Having football heroes like Tim Green and singing icon and former birth mother Joni Mitchell have their personal stories be known to the public helps build awareness of the hidden and ongoing pattern of legalized secrecy that provides no clear benefit to society or those most involved. They humanize the issue.

However, the “compelling human-interest story” that inspires “myriad novels, plays, and movies,” as Wegar calls it, should not be the means to correct past wrongs and to extend equal rights to adoptees.

The language of civil rights, that was broadened to include the rights of gays persons seeking to marry legally and have the same benefits under the law, now needs to be considered in the context of those born into a system in which their rights were never fully considered.

In fact adoptees are doing that with a national MoveOn.org petition asking for the Obama administration to open closed birth records with an executive order, and they are planning to hold a national rally in Washington, D.C., on Sept. 23 and 24, 2016, demanding equal treatment under the law by demanding open records.

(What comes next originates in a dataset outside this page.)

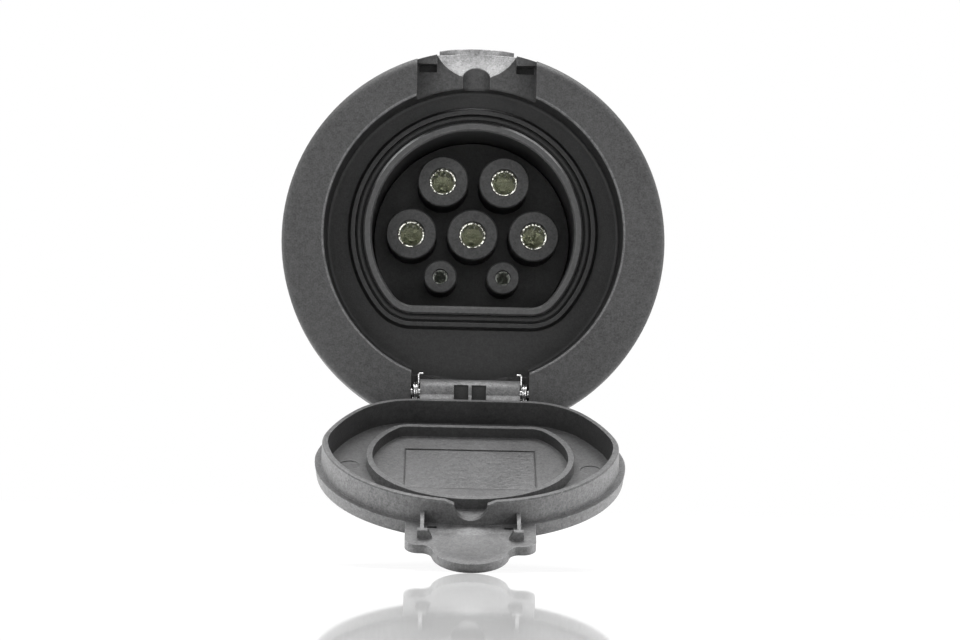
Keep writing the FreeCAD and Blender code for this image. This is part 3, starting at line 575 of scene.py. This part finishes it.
def shell_shade(g):
    """Painted shade: the cavity gets darker towards its floor; painted highlights on arcs of the
    collar's front.
    """
    deep = depth(g)
    inside = g.step(radial(g, SOCKET), CAVITY_R + 0.3, CAVITY_R - 0.3)
    inside = g.times(inside, g.step(deep, *CAVITY_DEPTH))
    arcs = g.most(*(painted_glint_arc(g, COLLAR_ARC_R, across) for across in COLLAR_ARCS_X))
    arcs = g.times(arcs, g.step(deep, COLLAR_FRONT, COLLAR_FRONT - 0.5))
    return g.tinted(g.tinted(1.0, inside, TINT["cavity"]), arcs, TINT["collar_glints"])


def bore_wall_shade(g):
    """Painted shade: the contact's bore behind the spring cage is dark."""
    return between(g, depth(g), *BORE_WALL, 0.5)


def bore_end_highlight(g):
    """Painted highlight: the flat end of the contact's bore is bright."""
    return g.times(g.facing(FRONT), g.step(depth(g), *BORE_END))


def contact_rim_shade(g):
    """Painted shade: the turned front rim is darker."""
    return g.times(g.facing(FRONT), g.step(depth(g), *CONTACT_RIM))


def rim_slot_shade(g):
    """Painted shade in noise patches on the front rim of a spring cage, standing in for its
    slots.
    """
    return g.times(contact_rim_shade(g), g.ramp(g.noise(0.5, 2.0), 0.44, 0.54))


# Shared by the materials: the tint of grey plastic, the radius of rounded edges, which also get a
# painted highlight, how far the painted shade of corners reaches and the size of blotches, in mm
NEUTRAL = (1.0, 1.0, 1.01)
EDGE_MM, METAL_EDGE_MM = 0.35, 0.1
SHADE_REACH = 8.0
BLOTCH_MM = 16.0

# Metals: the size of tarnished spots and the depth of turning marks in mm, and how much the marks
# are drawn out along the part's axis
TARNISH_MM, SCRATCH_MM = 0.6, 0.008
TURNING = (1.0, 0.12, 1.0)


def plastic(name, base, roughness, grain_mm, bump_mm, specular=0.5, edge=0.9, speckle=0.42,
            shade=None, texture=None, cavity=0.45, smooth=None):
    """Moulded plastic: spark-eroded grain, faint speckle and blotches, a painted highlight on
    sharp edges and painted shade in corners and cavities.
    """
    mat, g, bsdf = new_material(name)
    grain = g.noise(grain_mm, 4.0, 0.65)
    slow = g.noise(BLOTCH_MM)
    fine = g.noise(grain_mm * 2.7, 2.0)
    tone = g.math("ADD", g.ramp(grain, 0.3, 0.7, -speckle, speckle),
                  g.ramp(slow, 0.3, 0.7, -0.1, 0.1))
    tone = g.math("ADD", tone, g.ramp(fine, 0.35, 0.65, 1 - speckle * 0.4, 1 + speckle * 0.4))
    # The material's own zones of painted light and shade
    if shade:
        tone = g.times(tone, shade(g))
    normal, rim = g.rounded(EDGE_MM)
    # Painted shade in corners and cavities
    tone = g.times(tone, g.painted_corner_shade(SHADE_REACH, cavity))
    # Painted highlight on sharp edges, broken up by fine noise
    painted_sheen = g.times(rim, g.ramp(fine, 0.3, 0.65, 0.5, 1.0))
    tone = g.tinted(tone, painted_sheen, 1.0 + edge)
    g.links.new(g.scaled(tuple(base * c for c in NEUTRAL), tone), bsdf.inputs["Base Color"])
    height = texture(g, grain) if texture else grain
    g.links.new(g.bump(height, bump_mm, normal), bsdf.inputs["Normal"])
    dull = g.ramp(slow, 0.3, 0.7, roughness - 0.05, roughness + 0.06)
    if smooth:
        dull = g.tinted(dull, smooth(g), 0.5)
    g.links.new(dull, bsdf.inputs["Roughness"])
    bsdf.inputs["Specular IOR Level"].default_value = specular
    return mat


def metal(name, low, high, roughness, zones=()):
    """Plated or turned metal: faint turning marks, tarnish in the colour and roughness."""
    mat, g, bsdf = new_material(name)
    tarnish = g.noise(TARNISH_MM, 4.0)
    streaks = g.noise(TARNISH_MM / 2, 2.0, where=g.vector("MULTIPLY", g.place, TURNING))
    colour = g.blend(g.ramp(tarnish, 0.32, 0.68), low, high)
    # Zones of painted light and shade, each with its own colour
    for zone, tint in zones:
        colour = g.blend(zone(g), colour, tint)
    g.links.new(colour, bsdf.inputs["Base Color"])
    g.links.new(g.ramp(streaks, 0.3, 0.7, roughness - 0.07, roughness + 0.1),
                bsdf.inputs["Roughness"])
    normal, _ = g.rounded(METAL_EDGE_MM)
    g.links.new(g.bump(streaks, SCRATCH_MM, normal), bsdf.inputs["Normal"])
    bsdf.inputs["Metallic"].default_value = 1.0
    return mat


def dress(lid_piece, lip_piece):
    """Makes the materials and gives each piece its own."""
    flange = plastic("flange_plastic", 0.044, 0.54, grain_mm=0.45, bump_mm=0.07, specular=0.42,
                     edge=1.5, shade=recess_shade, smooth=scoop_area)
    # The lid's plastic is the flange's, with a lighter base that is painted light from above;
    # lid_shade puts painted shade back on its walls and outer face
    lid = plastic("lid_plastic", 0.076, 0.42, grain_mm=0.45, bump_mm=0.07, cavity=0.6,
                  shade=lid_shade, texture=pad_texture)
    shell = plastic("shell_plastic", 0.05, 0.38, grain_mm=0.4, bump_mm=0.02, edge=1.6,
                    speckle=0.25, cavity=0.75, shade=shell_shade)
    carrier = plastic("carrier_plastic", 0.026, 0.5, grain_mm=0.5, bump_mm=0.05, speckle=0.55,
                      shade=sleeve_shade)
    back = plastic("retainer_plastic", 0.05, 0.42, grain_mm=0.4, bump_mm=0.02, speckle=0.12)
    rubber = plastic("seal_rubber", 0.016, 0.62, grain_mm=0.3, bump_mm=0.03, specular=0.35,
                     edge=0.1)
    # Contacts: painted shade in the bore and on the front rim, a painted highlight on the bore's
    # end; spring cages: painted shade in patches on the front rim
    contact = metal("contact_plating", (0.62, 0.63, 0.56, 1), (0.80, 0.80, 0.73, 1), 0.3,
                    zones=((bore_wall_shade, (0.12, 0.12, 0.11, 1)), (bore_end_highlight, (0.88, 0.90, 0.76, 1)),
                           (contact_rim_shade, (0.1, 0.1, 0.09, 1))))
    crown = metal("crown_plating", (0.80, 0.81, 0.72, 1), (0.97, 0.97, 0.90, 1), 0.24,
                  zones=((rim_slot_shade, (0.05, 0.05, 0.04, 1)),))
    pin = metal("small_contact_plating", (0.6, 0.62, 0.58, 1), (0.85, 0.86, 0.82, 1), 0.3)
    steel = metal("screw_steel", (0.50, 0.50, 0.50, 1), (0.66, 0.66, 0.66, 1), 0.3)
    spring = metal("spring_steel", (0.78, 0.78, 0.78, 1), (0.9, 0.9, 0.9, 1), 0.2)
    brass = metal("insert_brass", (0.60, 0.44, 0.18, 1), (0.78, 0.60, 0.30, 1), 0.32)

    by_node = {"front_flange": flange, "lid": lid, "socket_shell": shell,
               "contact_carrier": carrier, "contact_retainer": back,
               "collar_seal": rubber, "carrier_gasket": rubber, "panel_gasket": rubber,
               "mounting_inserts": brass, "shell_screws": steel, "rear_screws": steel,
               "hinge_pin": steel, "spring_left": spring, "spring_right": spring,
               "contact_pilot": pin, "contact_proximity": pin}
    for name, piece in nodes.items():
        piece.data.materials.clear()
        others = crown if name.startswith("crown_") else contact
        piece.data.materials.append(by_node.get(name, others))
    lid_piece.data.materials.clear()
    lid_piece.data.materials.append(lid)
    lip_piece.data.materials.append(flange)


# Floor, in metres: its size, its gap to the part, and the glossy stretch in front of the lid.
# Each pair runs from no gloss to full gloss
FLOOR_SIZE, FLOOR_GAP = 3.0, 0.00002
GLOSS_NEAR, GLOSS_FAR, GLOSS_SIDE = (-0.6, -0.45), (-0.05, -0.1), (0.15, 0.07)
GLOSS_SHARE, GLOSS_ROUGHNESS = 0.6, 0.03
# What the camera sees of it is white light and a dark sheet that takes the shadow. The part is
# lit by a plain light sheet
SHADOW_SHEET, GLOW = (0.13, 0.13, 0.13, 1), 0.9
LIGHT_SHEET, SHEET_ROUGHNESS = (0.85, 0.85, 0.85, 1), 0.35


def make_floor():
    """White sheet: pure white to the eye, with a soft shadow and a faint reflection in front."""
    low = cad_bounds[0][2]
    bpy.ops.mesh.primitive_plane_add(size=FLOOR_SIZE, location=(0, 0, low - FLOOR_GAP))
    floor = bpy.context.object
    floor.name = "floor"
    mat, g, bsdf = new_material("floor")
    bsdf.inputs["Base Color"].default_value = LIGHT_SHEET
    bsdf.inputs["Roughness"].default_value = SHEET_ROUGHNESS
    path = g.nodes.new("ShaderNodeLightPath")
    shadow = g.nodes.new("ShaderNodeBsdfDiffuse")
    shadow.inputs["Color"].default_value = SHADOW_SHEET
    glow = g.nodes.new("ShaderNodeEmission")
    glow.inputs["Strength"].default_value = GLOW
    mirror = g.nodes.new("ShaderNodeBsdfGlossy")
    mirror.inputs["Color"].default_value = (1, 1, 1, 1)
    mirror.inputs["Roughness"].default_value = GLOSS_ROUGHNESS
    white = g.nodes.new("ShaderNodeAddShader")
    seen = g.nodes.new("ShaderNodeMixShader")
    out = g.nodes.new("ShaderNodeMixShader")
    back = along(g, BACK)
    gloss = g.times(g.ramp(back, *GLOSS_FAR), g.ramp(back, *GLOSS_NEAR),
                    g.ramp(off_middle(g), *GLOSS_SIDE), GLOSS_SHARE)
    for source, socket in ((shadow.outputs["BSDF"], white.inputs[0]),
                           (glow.outputs["Emission"], white.inputs[1]),
                           (gloss, seen.inputs["Fac"]),
                           (white.outputs["Shader"], seen.inputs[1]),
                           (mirror.outputs["BSDF"], seen.inputs[2]),
                           (path.outputs["Is Camera Ray"], out.inputs["Fac"]),
                           (bsdf.outputs["BSDF"], out.inputs[1]),
                           (seen.outputs["Shader"], out.inputs[2]),
                           (out.outputs["Shader"], g.nodes["Material Output"].inputs["Surface"])):
        g.links.new(source, socket)
    floor.data.materials.append(mat)


def make_world():
    """White studio: bright towards the backdrop, dimmer behind the camera; white to the eye."""
    world = bpy.data.worlds.new("studio")
    bpy.context.scene.world = world
    world.use_nodes = True
    g = Graph(world.node_tree)
    toward = g.nodes.new("ShaderNodeSeparateXYZ")
    g.links.new(g.generated, toward.inputs[0])
    path = g.nodes.new("ShaderNodeLightPath")
    seen = g.most(path.outputs["Is Camera Ray"], path.outputs["Is Transmission Ray"])
    mirrored = g.ramp(toward.outputs["Y"], -0.7, 0.1, 0.35, 1.0)
    spread = g.ramp(toward.outputs["Y"], -0.7, 0.3, 0.4, 0.7)
    strength = g.blend(path.outputs["Is Glossy Ray"], spread, mirrored)
    strength = g.blend(seen, strength, (1.0, 1.0, 1.0, 1.0))
    back = g.nodes["Background"]
    g.links.new(strength, back.inputs["Color"])
    back.inputs["Strength"].default_value = 1.0


# Area lamps: name, place and target in metres, width and height, power in watts
LAMPS = (("overhead", (0.0, 0.05, 0.9), (0, -0.03, -0.03), (1.1, 0.7), 16.0),
         ("front_left", (-0.7, -0.9, 0.35), (0, 0, -0.02), (0.5, 0.5), 3.4),
         ("front_right", (0.8, -0.8, 0.25), (0, 0, -0.02), (0.5, 0.5), 2.5),
         ("near_camera", (0.05, -1.0, 0.12), (0, 0, 0.0), (0.25, 0.25), 0.5),
         ("rim_left", (-1.0, 0.35, 0.1), (0, -0.04, -0.03), (0.4, 0.9), 3.0),
         ("rim_right", (1.0, 0.35, 0.1), (0, -0.04, -0.03), (0.4, 0.9), 3.0))


def make_lamp(name, place, target, size, power):
    """Rectangular lamp that faces its target."""
    data = bpy.data.lights.new(name, "AREA")
    data.shape = "RECTANGLE"
    data.size, data.size_y = size
    data.energy = power
    lamp = link_object(name, data)
    lamp.location = place
    lamp.rotation_euler = (Vector(target) - Vector(place)).to_track_quat("-Z", "Y").to_euler()


make_camera()
dress(lid_moulding(), scoop_lip())
make_floor()
make_world()
for lamp in LAMPS:
    make_lamp(*lamp)
bpy.context.scene.view_settings.view_transform = "Standard"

As Samuels shows, anonymity rights concocted by mostly male run legislatures, with no recorded evidence submitted on their negative impacts on adopted persons, never existed in practice when the prevailing legal interpretations of the time claimed they did. Myth became truth, in other words.

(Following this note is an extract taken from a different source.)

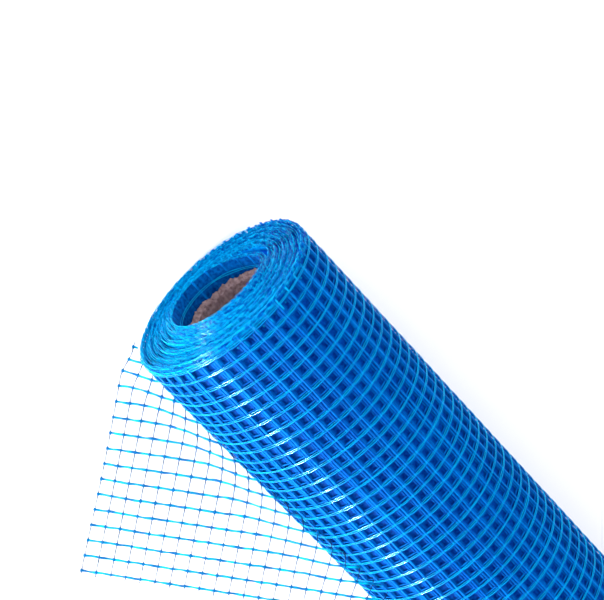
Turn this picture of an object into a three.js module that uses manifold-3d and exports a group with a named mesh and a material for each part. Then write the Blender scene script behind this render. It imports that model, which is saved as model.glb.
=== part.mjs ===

I hope that the evidence that moves society is more through the studies Samuels cited and books like those written by Barbara Melosh, which are also turned into moving stories.

Evidence exists in other developed countries with a long record of using adoption (England, Scotland, Israel) that there have not been dire consequences for sharing birth identity documentation. Scotland has had open records since 1930, and England and Wales since 1975, both of which saw the benefits to the Scottish legal model that worked.

A useful model to follow is how the Australian Government has reviewed past abuses and harms caused by adoption to birth mothers, their families, and their kids. The government released an extensively researched 2010 report called the Impact of past adoption practices: Summary of key issues from Australian research, which focused on abusive practices that coerced young women to surrendering kids out of marriage.

The report noted: “Contrary to the popular myth that ‘time heals all wounds,’ one theme that was fairly consistent across the different studies and methodologies reviewed here was the notion that the pain and distress of their experience of adoption did not just ‘go away’ with the passage of time.”

The report looked honestly at the country’s past and used research to come to conclusions how to correct the mistakes and acknowledge that adoption was never a perfect system. Australia took a further step when Prime Minister Julia Gillard, in 2013, apologized to the thousands of birth mothers who gave up their children for adoption in situations that amounted to coercion.

There needs to be an honest accounting nationally in the United States, grounded in rigorous reporting and science. That should include testimonials by doctors and mental health experts, and lawmakers, who greased the skids of the flawed U.S. adoption system along the way. They need to step up to the mic, say what they did, and say that we could do better now.

Then there needs to be political and legal action to make it possible for those who were adopted or who gave up children for adoption to experience legal rights other countries grant to their citizens. We will see if the rally in Washington in September 2016 makes a difference. But I doubt states will be rushing to help adoptees anytime soon by granting them all open records access.

Meanwhile, my original birth certificate, bearing my birth name of Scott Douglas Owens*, remains sealed in an office somewhere in Michigan, hidden from me as a state secret, more than a quarter century after I have found my biological families. I will continue having to accept the utter insanity of an imperfect legal system that considers this to be both moral and normal.

(*I decided in August 2009 to legally change my adopted name, Martin Rudolf Brueggemann, to Rudolf Scott Douglas Owens, combining parts of my adopted and birth name. This is a true reflection of who I am, a person born into two families, with two names.)